As promised, here are photographs from the Steampunk fashion show at the Steampunk Carnivale. I’m a stranger in the world of high fashion, so those of you who belong to that world will have to forgive some of my ignorance as I write this – and maybe enlighten us via comments at the end. It’s mystifying to me, other than the interest in the moment what purpose fashion shows serve. It was fun and if that’s what we’re going for, it worked.
It’s not just this show, but often the ones I see from New York or Paris that prompt me to think, “OK, that’s stunning/attractive/sexy/shocking, but who’s going to wear it in the real world? The answer has to generally be “no one.” Perhaps in most cases and maybe more specifically in this case it might be thought of as performance art, with the primary art being the designs. At least that makes more sense for me.

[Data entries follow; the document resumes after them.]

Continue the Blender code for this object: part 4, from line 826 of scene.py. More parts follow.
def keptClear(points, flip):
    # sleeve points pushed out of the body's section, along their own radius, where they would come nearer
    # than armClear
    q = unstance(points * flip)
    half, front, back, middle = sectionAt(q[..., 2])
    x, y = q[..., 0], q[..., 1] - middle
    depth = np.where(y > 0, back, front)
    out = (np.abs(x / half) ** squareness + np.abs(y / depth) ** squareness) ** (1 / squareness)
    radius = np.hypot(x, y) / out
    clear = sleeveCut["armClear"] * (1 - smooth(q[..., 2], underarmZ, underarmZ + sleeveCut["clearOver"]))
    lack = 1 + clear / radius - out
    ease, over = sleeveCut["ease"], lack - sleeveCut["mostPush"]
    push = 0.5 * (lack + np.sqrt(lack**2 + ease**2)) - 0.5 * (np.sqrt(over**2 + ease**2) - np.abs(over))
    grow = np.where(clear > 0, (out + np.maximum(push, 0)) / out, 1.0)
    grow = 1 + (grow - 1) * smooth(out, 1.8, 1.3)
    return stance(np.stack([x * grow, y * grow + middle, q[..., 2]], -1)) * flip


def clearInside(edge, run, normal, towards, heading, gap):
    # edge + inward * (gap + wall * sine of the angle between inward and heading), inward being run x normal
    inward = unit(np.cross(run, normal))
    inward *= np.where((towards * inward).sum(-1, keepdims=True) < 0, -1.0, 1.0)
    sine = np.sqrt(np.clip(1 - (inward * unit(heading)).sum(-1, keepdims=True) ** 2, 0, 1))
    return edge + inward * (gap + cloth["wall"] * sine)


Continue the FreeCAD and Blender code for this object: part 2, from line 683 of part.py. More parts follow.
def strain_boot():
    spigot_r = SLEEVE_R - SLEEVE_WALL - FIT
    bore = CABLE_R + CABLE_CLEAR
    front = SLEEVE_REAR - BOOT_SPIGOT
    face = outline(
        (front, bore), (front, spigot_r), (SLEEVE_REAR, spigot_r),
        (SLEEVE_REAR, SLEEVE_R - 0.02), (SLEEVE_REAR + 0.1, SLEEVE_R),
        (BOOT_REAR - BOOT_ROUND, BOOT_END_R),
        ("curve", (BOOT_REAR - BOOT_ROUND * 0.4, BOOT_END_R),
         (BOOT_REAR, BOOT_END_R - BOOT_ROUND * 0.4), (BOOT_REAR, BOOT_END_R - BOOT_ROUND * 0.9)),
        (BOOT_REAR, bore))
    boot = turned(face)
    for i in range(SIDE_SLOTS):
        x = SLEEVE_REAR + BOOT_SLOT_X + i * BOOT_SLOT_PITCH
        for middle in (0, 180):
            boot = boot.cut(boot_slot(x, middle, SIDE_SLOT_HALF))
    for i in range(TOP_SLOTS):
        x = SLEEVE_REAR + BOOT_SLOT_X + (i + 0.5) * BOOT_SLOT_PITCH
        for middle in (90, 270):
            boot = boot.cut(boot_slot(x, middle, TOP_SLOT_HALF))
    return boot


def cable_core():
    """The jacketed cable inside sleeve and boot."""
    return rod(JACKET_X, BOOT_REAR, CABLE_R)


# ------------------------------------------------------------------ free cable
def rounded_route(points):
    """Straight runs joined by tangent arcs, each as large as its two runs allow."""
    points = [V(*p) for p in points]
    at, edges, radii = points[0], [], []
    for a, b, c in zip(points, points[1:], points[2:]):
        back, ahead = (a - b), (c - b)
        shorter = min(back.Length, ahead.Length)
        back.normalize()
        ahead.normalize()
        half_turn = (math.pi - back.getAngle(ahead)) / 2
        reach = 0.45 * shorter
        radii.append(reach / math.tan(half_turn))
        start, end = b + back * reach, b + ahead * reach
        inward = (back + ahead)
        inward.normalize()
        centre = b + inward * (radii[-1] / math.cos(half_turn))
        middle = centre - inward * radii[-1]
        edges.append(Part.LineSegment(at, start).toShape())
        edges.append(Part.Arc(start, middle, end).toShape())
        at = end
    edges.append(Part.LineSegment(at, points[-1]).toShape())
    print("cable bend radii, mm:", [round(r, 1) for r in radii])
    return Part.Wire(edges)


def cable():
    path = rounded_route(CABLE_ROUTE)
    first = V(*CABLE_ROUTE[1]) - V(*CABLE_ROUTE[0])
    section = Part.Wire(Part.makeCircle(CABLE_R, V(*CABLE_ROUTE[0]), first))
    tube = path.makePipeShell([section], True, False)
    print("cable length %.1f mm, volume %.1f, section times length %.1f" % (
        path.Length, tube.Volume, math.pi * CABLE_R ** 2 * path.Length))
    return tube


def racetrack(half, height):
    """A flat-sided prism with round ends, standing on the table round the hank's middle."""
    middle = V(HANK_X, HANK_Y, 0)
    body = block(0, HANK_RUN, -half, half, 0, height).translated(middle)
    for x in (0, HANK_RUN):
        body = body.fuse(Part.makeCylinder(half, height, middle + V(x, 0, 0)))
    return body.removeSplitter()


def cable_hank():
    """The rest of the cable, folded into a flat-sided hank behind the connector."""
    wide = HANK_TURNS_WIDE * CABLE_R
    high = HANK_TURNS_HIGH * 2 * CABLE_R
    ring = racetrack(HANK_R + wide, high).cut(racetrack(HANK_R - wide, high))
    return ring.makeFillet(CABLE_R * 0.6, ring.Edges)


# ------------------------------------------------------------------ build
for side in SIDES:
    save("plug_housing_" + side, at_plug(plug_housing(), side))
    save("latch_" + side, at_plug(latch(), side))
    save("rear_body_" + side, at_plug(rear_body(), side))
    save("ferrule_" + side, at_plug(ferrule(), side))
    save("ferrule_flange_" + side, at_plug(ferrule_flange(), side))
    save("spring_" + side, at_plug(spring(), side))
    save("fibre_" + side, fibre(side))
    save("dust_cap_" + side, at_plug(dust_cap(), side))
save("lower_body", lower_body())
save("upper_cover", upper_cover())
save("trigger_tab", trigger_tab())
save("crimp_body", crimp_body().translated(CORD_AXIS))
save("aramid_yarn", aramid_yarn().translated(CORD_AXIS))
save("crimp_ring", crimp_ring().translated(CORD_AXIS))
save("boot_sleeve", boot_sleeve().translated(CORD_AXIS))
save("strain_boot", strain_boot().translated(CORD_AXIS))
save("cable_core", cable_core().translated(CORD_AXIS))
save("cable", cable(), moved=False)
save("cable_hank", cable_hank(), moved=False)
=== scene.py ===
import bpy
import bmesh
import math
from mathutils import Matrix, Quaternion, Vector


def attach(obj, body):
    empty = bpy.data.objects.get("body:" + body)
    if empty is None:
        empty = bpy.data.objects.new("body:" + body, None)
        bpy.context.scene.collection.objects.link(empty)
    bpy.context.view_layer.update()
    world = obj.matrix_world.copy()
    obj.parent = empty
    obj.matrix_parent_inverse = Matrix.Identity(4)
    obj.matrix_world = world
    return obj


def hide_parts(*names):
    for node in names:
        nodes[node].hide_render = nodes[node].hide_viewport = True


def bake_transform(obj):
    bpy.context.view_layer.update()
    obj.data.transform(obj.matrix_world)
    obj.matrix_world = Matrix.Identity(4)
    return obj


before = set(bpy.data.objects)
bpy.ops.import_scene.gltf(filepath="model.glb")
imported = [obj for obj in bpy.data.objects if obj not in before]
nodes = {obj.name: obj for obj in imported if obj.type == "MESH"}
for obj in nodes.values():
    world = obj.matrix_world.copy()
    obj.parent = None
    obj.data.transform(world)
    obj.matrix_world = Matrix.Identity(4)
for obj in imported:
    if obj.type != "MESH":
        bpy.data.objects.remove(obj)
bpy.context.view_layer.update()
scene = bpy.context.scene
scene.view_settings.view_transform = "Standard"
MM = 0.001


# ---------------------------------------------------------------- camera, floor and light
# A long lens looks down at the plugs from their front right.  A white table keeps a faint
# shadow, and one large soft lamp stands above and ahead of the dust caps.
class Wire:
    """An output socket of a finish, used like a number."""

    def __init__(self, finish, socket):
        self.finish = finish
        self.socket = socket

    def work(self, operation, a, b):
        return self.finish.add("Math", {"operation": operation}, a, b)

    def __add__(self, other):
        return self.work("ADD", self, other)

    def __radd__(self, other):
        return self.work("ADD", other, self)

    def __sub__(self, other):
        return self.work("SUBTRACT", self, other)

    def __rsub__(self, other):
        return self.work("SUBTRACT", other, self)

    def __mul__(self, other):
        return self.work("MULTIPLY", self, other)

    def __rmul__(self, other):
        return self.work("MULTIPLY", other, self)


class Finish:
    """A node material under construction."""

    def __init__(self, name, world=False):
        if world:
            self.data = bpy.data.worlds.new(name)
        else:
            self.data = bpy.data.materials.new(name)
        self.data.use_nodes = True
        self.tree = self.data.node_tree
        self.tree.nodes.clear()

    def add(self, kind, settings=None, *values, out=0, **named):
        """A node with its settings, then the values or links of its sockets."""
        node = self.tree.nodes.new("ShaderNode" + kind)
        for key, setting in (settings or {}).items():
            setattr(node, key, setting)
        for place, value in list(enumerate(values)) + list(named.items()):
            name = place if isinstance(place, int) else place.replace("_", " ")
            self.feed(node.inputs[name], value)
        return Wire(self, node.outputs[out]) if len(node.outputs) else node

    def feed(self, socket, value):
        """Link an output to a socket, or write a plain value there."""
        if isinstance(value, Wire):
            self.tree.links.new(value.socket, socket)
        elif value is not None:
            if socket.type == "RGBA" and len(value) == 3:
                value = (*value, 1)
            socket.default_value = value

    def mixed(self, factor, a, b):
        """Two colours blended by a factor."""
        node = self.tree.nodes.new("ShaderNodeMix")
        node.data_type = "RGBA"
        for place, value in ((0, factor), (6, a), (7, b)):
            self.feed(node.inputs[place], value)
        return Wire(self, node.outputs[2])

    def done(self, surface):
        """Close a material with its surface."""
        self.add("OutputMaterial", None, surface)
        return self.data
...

This also marked the first time I had photographed a fashion show, which was quite a learning experience. Taking photographs all night was a challenge for someone who doesn’t claim to be an actual photographer. For one thing, the event started at 7:00 PM, so the light increasingly disappeared and changed constantly for the first couple of hours.
Added to the challenges, the event happened under an interstate highway, making it darker in some spots – but not all spots. That’s because of the street lights positioned underneath the road. This meant that any shot might be lighted from the back (bad) or in complete darkness (worse) or in harsh light (not good, either).
The fashion show took the lighting dilemma to another level. I’ve learned not to use a flash because of the harshness it produces in the absence of a better flash than I currently own. Not so all the approximately ten million photographers all around me. Flashes erupted constantly in every direction. This meant that no matter how I set my camera, I had no idea from one second to the next what light would be provided. It may be very dark if no one was flashing or produce a pure white exposure if several people flashed.
So I employed a trick I learned from Tom Geisler in my photography class. I set it the best I could, set the camera to “continuous shooting” and let it fly. Somewhere buried among the over and under exposures was often a usable photograph thanks to someone else’s lighting. It wasn’t always true, so some photographs here are clearly better than others. Still, thank goodness for digital photography.
At the end of the night I’d taken over 460 photographs. I pretty easily cut those in half, then down to around eighty decent pictures. In the end, you’ve seen my best fifty or so between yesterday’s post and today’s. If anyone wants to throw in several thousand dollars to the cause I can buy a better lens or two and a flash that would be serviceable. Until then, I’ll just continuously shoot, I suppose.
The carnival didn’t end with the fashion show. A burlesque show, a video screening and more ran on into the night. But I didn’t. Tired and facing a trip to Atlanta the next morning, I decided to call it a night. I had a great time and and I really appreciate exploring a different world than my (or most anyone’s) day-to-day life. A special thanks go to Virginia Adams bugged me to go and who saw to it that my entire blogging staff attended at no cost.